* PROBLEM TO SOLVE: Please quote the material exactly, every line of it.

* INFORMATION SHOWN:
---*---
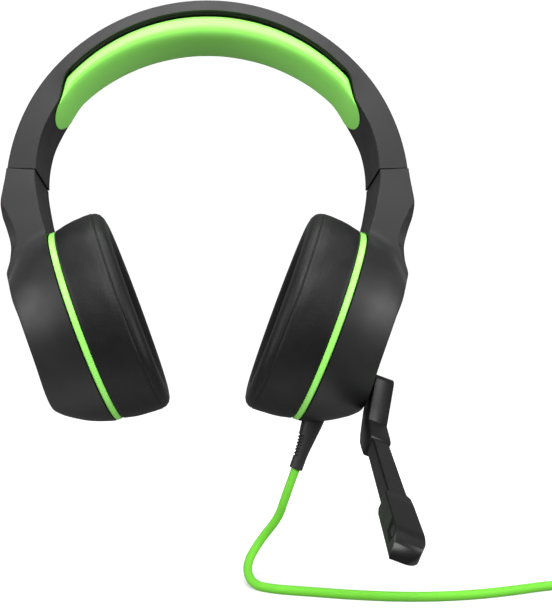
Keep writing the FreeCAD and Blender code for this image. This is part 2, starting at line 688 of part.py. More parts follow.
def make_cable():
    save("strain_relief", make_strain_relief())
    end = RELIEF_SECTIONS[-1][0]
    exit_point = cup_place().multVec(Vector(RELIEF_N, 0, end))
    print("cable exit", [round(v, 2) for v in exit_point])
    save("cable_core", place_cup(disc_down(end + CORE_LENGTH, end + 0.3, CABLE_R)))
    lead = tube("cable_lead", [tuple(exit_point)] + CABLE_ROUTE, CABLE_R)
    tail = tube("cable_tail", TAIL_ROUTE, CABLE_R)

    centre = Vector(COIL_CENTRE[0], COIL_CENTRE[1], FLOOR_Z)
    height = COIL_LAYERS * 2.0 * CABLE_R
    outer = Part.makeCylinder(COIL_TURN_R[-1] + CABLE_R, height, centre)
    inner = Part.makeCylinder(COIL_TURN_R[0] - CABLE_R, height, centre)
    save("cable_coil", outer.cut(inner))
    coiled = COIL_LAYERS * sum(2.0 * math.pi * r for r in COIL_TURN_R)
    print("whole cable", round(lead + tail + coiled, 0))

    reach = (COIL_TURN_R[0] - CABLE_R - 0.8, COIL_TURN_R[-1] + CABLE_R + 0.8)
    band = box((-reach[1], -reach[0]), (-3.0, 3.0), (0.0, height + 0.8))
    gap = box((-reach[1] + 0.8, -reach[0] - 0.8), (-4.0, 4.0), (0.8, height))
    tie = band.cut(gap)
    tie.translate(centre)
    save("cable_tie", tie)


def make_plug():
    heading = Vector(*PLUG_HEADING).normalize()
    start = Vector(*TAIL_ROUTE[-1]) + heading * 0.05
    boot = Part.makeCone(2.6, 3.4, 8.0, start, heading)
    body = Part.makeCylinder(PLUG_R, PLUG_LENGTH, start + heading * 8.0, heading)
    save("plug_body", joined([boot, body]))
    face = start + heading * (8.0 + PLUG_LENGTH)
    metal = []
    bands = []
    rings = ((0.0, 4.6), (5.2, 7.6), (8.2, 10.6))
    for low, high in rings:
        metal.append(Part.makeCylinder(CONTACT_R, high - low, face + heading * low, heading))
        bands.append(Part.makeCylinder(CONTACT_R, 0.6, face + heading * high, heading))
    tip_start = 11.2
    nose = Part.makeCone(CONTACT_R, 0.6, CONTACT_LENGTH - tip_start, face + heading * tip_start, heading)
    metal.append(nose)
    save("plug_contacts", Part.makeCompound(metal))
    save("plug_insulators", Part.makeCompound(bands))
    middle = face + heading * 2.3
    print("plug contact middle", [round(v, 3) for v in middle], "heading", [round(v, 4) for v in heading])


os.makedirs("parts", exist_ok=True)
make_headband()
make_ear_side()
make_shells()
make_boom()
make_volume_control()
make_cable()
make_plug()
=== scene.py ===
import json
import math

import bmesh
import bpy
import numpy as np
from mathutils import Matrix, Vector


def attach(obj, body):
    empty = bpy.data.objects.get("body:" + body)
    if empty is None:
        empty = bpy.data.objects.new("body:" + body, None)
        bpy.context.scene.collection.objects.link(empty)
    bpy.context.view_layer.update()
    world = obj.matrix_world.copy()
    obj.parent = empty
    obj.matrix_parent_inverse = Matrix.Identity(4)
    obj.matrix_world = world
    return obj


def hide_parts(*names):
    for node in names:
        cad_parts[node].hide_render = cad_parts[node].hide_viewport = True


# A gaming headset. Lengths below are in millimetres and become metres where a mesh is made.
# The frame's origin is the crown of the headband pad's underside; +X is the microphone side.

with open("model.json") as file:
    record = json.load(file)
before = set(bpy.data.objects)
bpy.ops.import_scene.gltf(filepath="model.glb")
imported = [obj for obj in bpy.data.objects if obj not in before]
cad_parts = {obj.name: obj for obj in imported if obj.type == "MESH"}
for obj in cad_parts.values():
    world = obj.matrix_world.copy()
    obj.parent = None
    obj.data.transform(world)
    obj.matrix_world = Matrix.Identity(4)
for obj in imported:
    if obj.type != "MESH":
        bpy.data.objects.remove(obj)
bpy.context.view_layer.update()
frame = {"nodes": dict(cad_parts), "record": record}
MM = 0.001

# ---- driving dimensions, as in the frame ----

BAND_CENTRE_Z = -75.0
BAND_HALF_WIDTH = 17.2
BAND_WALL = 1.8

# A right-hand cup's own frame: n outward, y backward, v up. Its origin is CUP_CENTRE, as (X, Z).
CUP_CENTRE = (56.33, -133.23)
CUP_TILT = math.radians(20.33)
CUP_WALL = 2.0
RIM_N = 1.7
RING_N = 1.1
RING_LENGTH = 45.9
RING_WIDTH = 38.5
RING_DEPTH = 2.8
# Outward places on the dome: its outer face's height, the fillet's end and the furthest that any of it goes.
FACE_N = 24.4
PLATE_N = 25.2
DOME_LIMIT = 26.4
# Up and down: where the arm's stations end, and where the outer face does.
ARM_FOOT_V = 25.2
FACE_BOTTOM = -33.6

MIC_PIVOT = (-4.7, -19.9)
MIC_HUB_R = 6.0
MIC_N = (26.6, 35.6)
BOOM_ORIGIN = (-44.7, -46.1)
BOOM_ANGLE = math.radians(15.94)
BOOM_LENGTH = 51.5
BOOM_N = (27.4, 34.9)
BOOM_HALF = 3.3
TIP_N = (26.0, 36.0)
TIP_LENGTH = 39.5

WHEEL_CENTRE = (27.5, -11.0)
WHEEL_R = 11.0
WHEEL_N = (8.2, 11.8)
WHEEL_GAP = 0.8

RELIEF_N = 7.7
RELIEF_Z = (-40.5, -67.0)
CABLE_R = 2.0
FLOOR_Z = -251.0
COIL_CENTRE = (206.0, 20.0)
COIL_TURN_R = (19.0, 23.0, 27.0)
COIL_LAYERS = 4
PLUG_HEADING = (0.0, 1.0, 0.0)
PLUG_LENGTH = 28.0

SIDES = (("right", 1.0), ("left", -1.0))


# ---- camera, first ----

CAMERA_HEIGHT = -161.0
CAMERA_BACK = -392.6
CAMERA_PITCH_UP = 5.46
CAMERA_LENS = 50.0
CAMERA_SENSOR = 36.0
CAMERA_SHIFT = 0.1123


def make_camera():
    data = bpy.data.cameras.new("camera")
    data.lens = CAMERA_LENS
    data.sensor_width = CAMERA_SENSOR
    data.sensor_fit = "AUTO"
    data.shift_x = CAMERA_SHIFT
    data.clip_start = 0.01
    camera = bpy.data.objects.new("camera", data)
    camera.location = (0.0, CAMERA_BACK * MM, CAMERA_HEIGHT * MM)
    camera.rotation_euler = (math.radians(90.0 + CAMERA_PITCH_UP), 0.0, 0.0)
    bpy.context.scene.collection.objects.link(camera)
    bpy.context.scene.camera = camera


make_camera()


# ---- the cable's line ----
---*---
* EXERCISE SOLUTION:
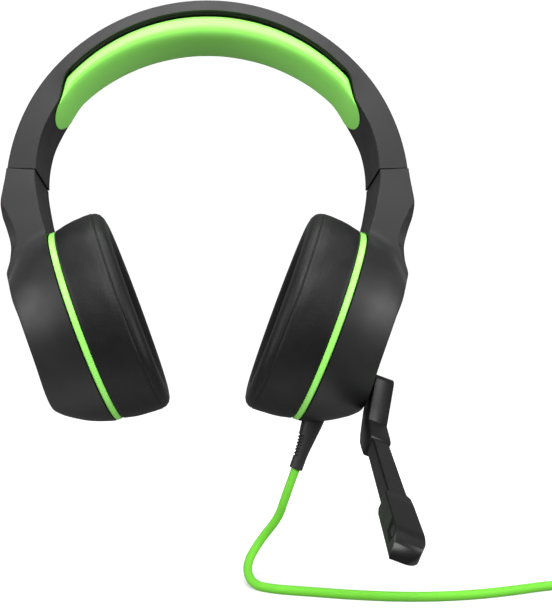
Keep writing the FreeCAD and Blender code for this image. This is part 2, starting at line 688 of part.py. More parts follow.
def make_cable():
    save("strain_relief", make_strain_relief())
    end = RELIEF_SECTIONS[-1][0]
    exit_point = cup_place().multVec(Vector(RELIEF_N, 0, end))
    print("cable exit", [round(v, 2) for v in exit_point])
    save("cable_core", place_cup(disc_down(end + CORE_LENGTH, end + 0.3, CABLE_R)))
    lead = tube("cable_lead", [tuple(exit_point)] + CABLE_ROUTE, CABLE_R)
    tail = tube("cable_tail", TAIL_ROUTE, CABLE_R)

    centre = Vector(COIL_CENTRE[0], COIL_CENTRE[1], FLOOR_Z)
    height = COIL_LAYERS * 2.0 * CABLE_R
    outer = Part.makeCylinder(COIL_TURN_R[-1] + CABLE_R, height, centre)
    inner = Part.makeCylinder(COIL_TURN_R[0] - CABLE_R, height, centre)
    save("cable_coil", outer.cut(inner))
    coiled = COIL_LAYERS * sum(2.0 * math.pi * r for r in COIL_TURN_R)
    print("whole cable", round(lead + tail + coiled, 0))

    reach = (COIL_TURN_R[0] - CABLE_R - 0.8, COIL_TURN_R[-1] + CABLE_R + 0.8)
    band = box((-reach[1], -reach[0]), (-3.0, 3.0), (0.0, height + 0.8))
    gap = box((-reach[1] + 0.8, -reach[0] - 0.8), (-4.0, 4.0), (0.8, height))
    tie = band.cut(gap)
    tie.translate(centre)
    save("cable_tie", tie)


def make_plug():
    heading = Vector(*PLUG_HEADING).normalize()
    start = Vector(*TAIL_ROUTE[-1]) + heading * 0.05
    boot = Part.makeCone(2.6, 3.4, 8.0, start, heading)
    body = Part.makeCylinder(PLUG_R, PLUG_LENGTH, start + heading * 8.0, heading)
    save("plug_body", joined([boot, body]))
    face = start + heading * (8.0 + PLUG_LENGTH)
    metal = []
    bands = []
    rings = ((0.0, 4.6), (5.2, 7.6), (8.2, 10.6))
    for low, high in rings:
        metal.append(Part.makeCylinder(CONTACT_R, high - low, face + heading * low, heading))
        bands.append(Part.makeCylinder(CONTACT_R, 0.6, face + heading * high, heading))
    tip_start = 11.2
    nose = Part.makeCone(CONTACT_R, 0.6, CONTACT_LENGTH - tip_start, face + heading * tip_start, heading)
    metal.append(nose)
    save("plug_contacts", Part.makeCompound(metal))
    save("plug_insulators", Part.makeCompound(bands))
    middle = face + heading * 2.3
    print("plug contact middle", [round(v, 3) for v in middle], "heading", [round(v, 4) for v in heading])


os.makedirs("parts", exist_ok=True)
make_headband()
make_ear_side()
make_shells()
make_boom()
make_volume_control()
make_cable()
make_plug()
=== scene.py ===
import json
import math

import bmesh
import bpy
import numpy as np
from mathutils import Matrix, Vector


def attach(obj, body):
    empty = bpy.data.objects.get("body:" + body)
    if empty is None:
        empty = bpy.data.objects.new("body:" + body, None)
        bpy.context.scene.collection.objects.link(empty)
    bpy.context.view_layer.update()
    world = obj.matrix_world.copy()
    obj.parent = empty
    obj.matrix_parent_inverse = Matrix.Identity(4)
    obj.matrix_world = world
    return obj


def hide_parts(*names):
    for node in names:
        cad_parts[node].hide_render = cad_parts[node].hide_viewport = True


# A gaming headset. Lengths below are in millimetres and become metres where a mesh is made.
# The frame's origin is the crown of the headband pad's underside; +X is the microphone side.

with open("model.json") as file:
    record = json.load(file)
before = set(bpy.data.objects)
bpy.ops.import_scene.gltf(filepath="model.glb")
imported = [obj for obj in bpy.data.objects if obj not in before]
cad_parts = {obj.name: obj for obj in imported if obj.type == "MESH"}
for obj in cad_parts.values():
    world = obj.matrix_world.copy()
    obj.parent = None
    obj.data.transform(world)
    obj.matrix_world = Matrix.Identity(4)
for obj in imported:
    if obj.type != "MESH":
        bpy.data.objects.remove(obj)
bpy.context.view_layer.update()
frame = {"nodes": dict(cad_parts), "record": record}
MM = 0.001

# ---- driving dimensions, as in the frame ----

BAND_CENTRE_Z = -75.0
BAND_HALF_WIDTH = 17.2
BAND_WALL = 1.8

# A right-hand cup's own frame: n outward, y backward, v up. Its origin is CUP_CENTRE, as (X, Z).
CUP_CENTRE = (56.33, -133.23)
CUP_TILT = math.radians(20.33)
CUP_WALL = 2.0
RIM_N = 1.7
RING_N = 1.1
RING_LENGTH = 45.9
RING_WIDTH = 38.5
RING_DEPTH = 2.8
# Outward places on the dome: its outer face's height, the fillet's end and the furthest that any of it goes.
FACE_N = 24.4
PLATE_N = 25.2
DOME_LIMIT = 26.4
# Up and down: where the arm's stations end, and where the outer face does.
ARM_FOOT_V = 25.2
FACE_BOTTOM = -33.6

MIC_PIVOT = (-4.7, -19.9)
MIC_HUB_R = 6.0
MIC_N = (26.6, 35.6)
BOOM_ORIGIN = (-44.7, -46.1)
BOOM_ANGLE = math.radians(15.94)
BOOM_LENGTH = 51.5
BOOM_N = (27.4, 34.9)
BOOM_HALF = 3.3
TIP_N = (26.0, 36.0)
TIP_LENGTH = 39.5

WHEEL_CENTRE = (27.5, -11.0)
WHEEL_R = 11.0
WHEEL_N = (8.2, 11.8)
WHEEL_GAP = 0.8

RELIEF_N = 7.7
RELIEF_Z = (-40.5, -67.0)
CABLE_R = 2.0
FLOOR_Z = -251.0
COIL_CENTRE = (206.0, 20.0)
COIL_TURN_R = (19.0, 23.0, 27.0)
COIL_LAYERS = 4
PLUG_HEADING = (0.0, 1.0, 0.0)
PLUG_LENGTH = 28.0

SIDES = (("right", 1.0), ("left", -1.0))


# ---- camera, first ----

CAMERA_HEIGHT = -161.0
CAMERA_BACK = -392.6
CAMERA_PITCH_UP = 5.46
CAMERA_LENS = 50.0
CAMERA_SENSOR = 36.0
CAMERA_SHIFT = 0.1123


def make_camera():
    data = bpy.data.cameras.new("camera")
    data.lens = CAMERA_LENS
    data.sensor_width = CAMERA_SENSOR
    data.sensor_fit = "AUTO"
    data.shift_x = CAMERA_SHIFT
    data.clip_start = 0.01
    camera = bpy.data.objects.new("camera", data)
    camera.location = (0.0, CAMERA_BACK * MM, CAMERA_HEIGHT * MM)
    camera.rotation_euler = (math.radians(90.0 + CAMERA_PITCH_UP), 0.0, 0.0)
    bpy.context.scene.collection.objects.link(camera)
    bpy.context.scene.camera = camera


make_camera()


# ---- the cable's line ----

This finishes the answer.